Pointer from Mark Thoma.

I am afraid that Ray Fair leaves out the main reason that I dismiss macroeconometric models, namely the “specification search” problem. As you can gather from the quoted paragraph, there are many ways to specify a macroeconometric model. Fair and other practitioners of his methods will try dozens of specifications before settling on an equation. As Edward Leamer pointed out in his book on specification searches, this process destroys the scientific/statistical basis of the model.

I have much more to say on this issue, both in my Science of Hubris paper and in my Memoirs of a Would-be Macroeconomist. In the latter, I recount the course that I took with Fair when he was a visiting professor at MIT.

Other remarks:

1. On DSGE, I think that the main vice is the “representative agent” consolidation. It completely goes against the specialization and trade way of thinking. Fighting the whole “representative agent” modeling approach is a major point of the Book of Arnold, or at least it is supposed to be. (I may have been too terse in the macro section of my first draft.)

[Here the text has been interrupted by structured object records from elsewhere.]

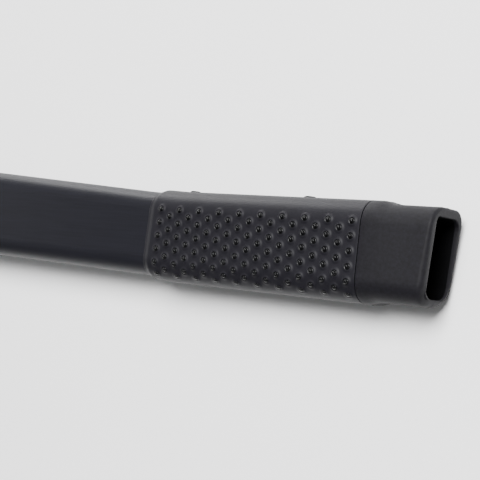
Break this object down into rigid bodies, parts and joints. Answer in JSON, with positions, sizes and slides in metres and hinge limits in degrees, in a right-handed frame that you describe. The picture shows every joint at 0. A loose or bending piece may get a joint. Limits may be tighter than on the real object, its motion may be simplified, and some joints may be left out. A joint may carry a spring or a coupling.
{
  "type": "ice axe",
  "caption": "Bent-shaft technical ice axe with an open, hollow lower end, dimpled rubber grip sleeve, slotted head, toothed drooped pick and spreading adze.",
  "frame": {"origin": "centre of the open lower end of the ferrule, in the plane of the swing", "axes": "+X up the grip towards the head, +Y the way the pick points, +Z out of the axe's side, which lies flat on a table"},
  "size_m": [0.4831, 0.2377, 0.0428],
  "materials": {
    "shaft": "satin black anodised",
    "grip": "moulded matt black rubber, dimpled",
    "ferrule": "spark-eroded black nylon",
    "foam": "closed-cell foam",
    "head": "dark grey bead-blasted and anodised forging",
    "collar": "moulded black elastomer",
    "blades": "ground and tumbled alloy steel",
    "spacers": "bright rolled sheet",
    "fasteners": "zinc-plated steel"
  },
  "bodies": {
    "root": {"shaft_tube": "shaft", "grip_sleeve": "grip", "end_ferrule": "ferrule", "ferrule_rivet_left": "fasteners", "ferrule_rivet_right": "fasteners", "snow_plug": "foam", "head_body": "head", "head_rivet_lower": "fasteners", "head_rivet_upper": "fasteners", "head_collar": "collar", "pick": "blades", "adze": "blades", "pick_spacer_left": "spacers", "pick_spacer_right": "spacers", "pick_bolt": "fasteners", "pick_washer": "fasteners", "pick_nut": "fasteners", "adze_bolt": "fasteners", "adze_washer": "fasteners", "adze_nut": "fasteners"}
  },
  "joints": []
}
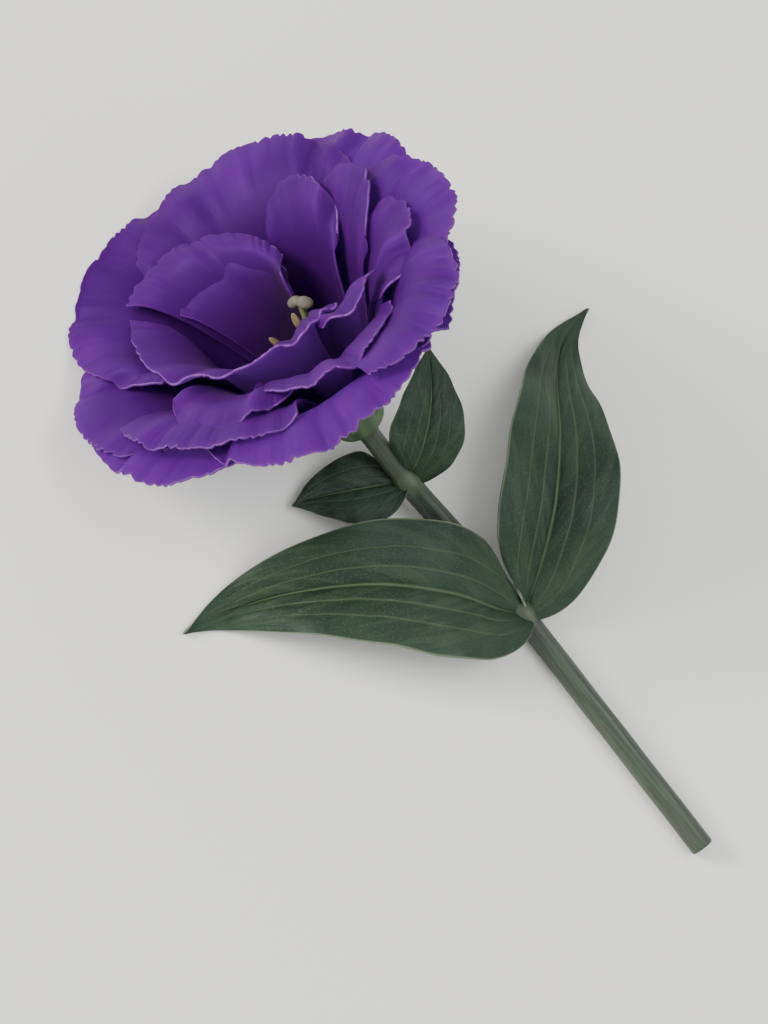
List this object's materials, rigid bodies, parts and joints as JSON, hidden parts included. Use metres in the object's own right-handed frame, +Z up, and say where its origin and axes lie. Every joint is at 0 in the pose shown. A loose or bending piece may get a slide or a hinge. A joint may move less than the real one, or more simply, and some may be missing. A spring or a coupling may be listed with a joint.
{
  "type": "cut lisianthus flower",
  "caption": "Cut double lisianthus bloom with ruffled violet petals on its leafy stem, lying on a surface.",
  "frame": {"origin": "centre of the footprint of the lying flower, on the surface it lies on", "axes": "+Z up from the surface; +X along the lying stem towards its cut end, so the bloom faces -X and upwards; +Y across, towards the right leaf"},
  "size_m": [0.1363, 0.091, 0.0614],
  "materials": {
    "petal": "soft satin petal",
    "stamen": "matte, powdery",
    "pistil": "satin",
    "calyx": "satin",
    "stem": "satin, waxy bloom",
    "leaf": "satin, waxy bloom"
  },
  "bodies": {
    "root": {"petals": "petal", "stamens": "stamen", "pistil": "pistil", "calyx": "calyx", "stem": "stem", "leaf_left": "leaf", "leaf_right": "leaf", "bract_upper": "leaf", "bract_lower": "leaf"}
  },
  "joints": []
}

2. VAR models are just a stupid waste of time. As I said in a previous post, we do not have the luxury of saying that we construct models that correspond with reality. What models do is allow us to describe what a possible world would look like, given the assumptions that are built into it. VAR models do not build in assumptions in any interesting way. That is claimed to be a feature, but in fact it is a huge bug.

I think that the project of building a model of the entire economy is unworkable, because the economy as whole consists of patterns of specialization and trade that are too complex to be captures in a model. But if you forced me to choose between VAR, DSGE, and the old-fashioned stuff Fair does, I would actually use that. At least his model can be used to make interesting statements about the relationship of assumptions to predicted outcomes. But that is all it is good for, and for my money you are just as well off making up something on the back of an envelope.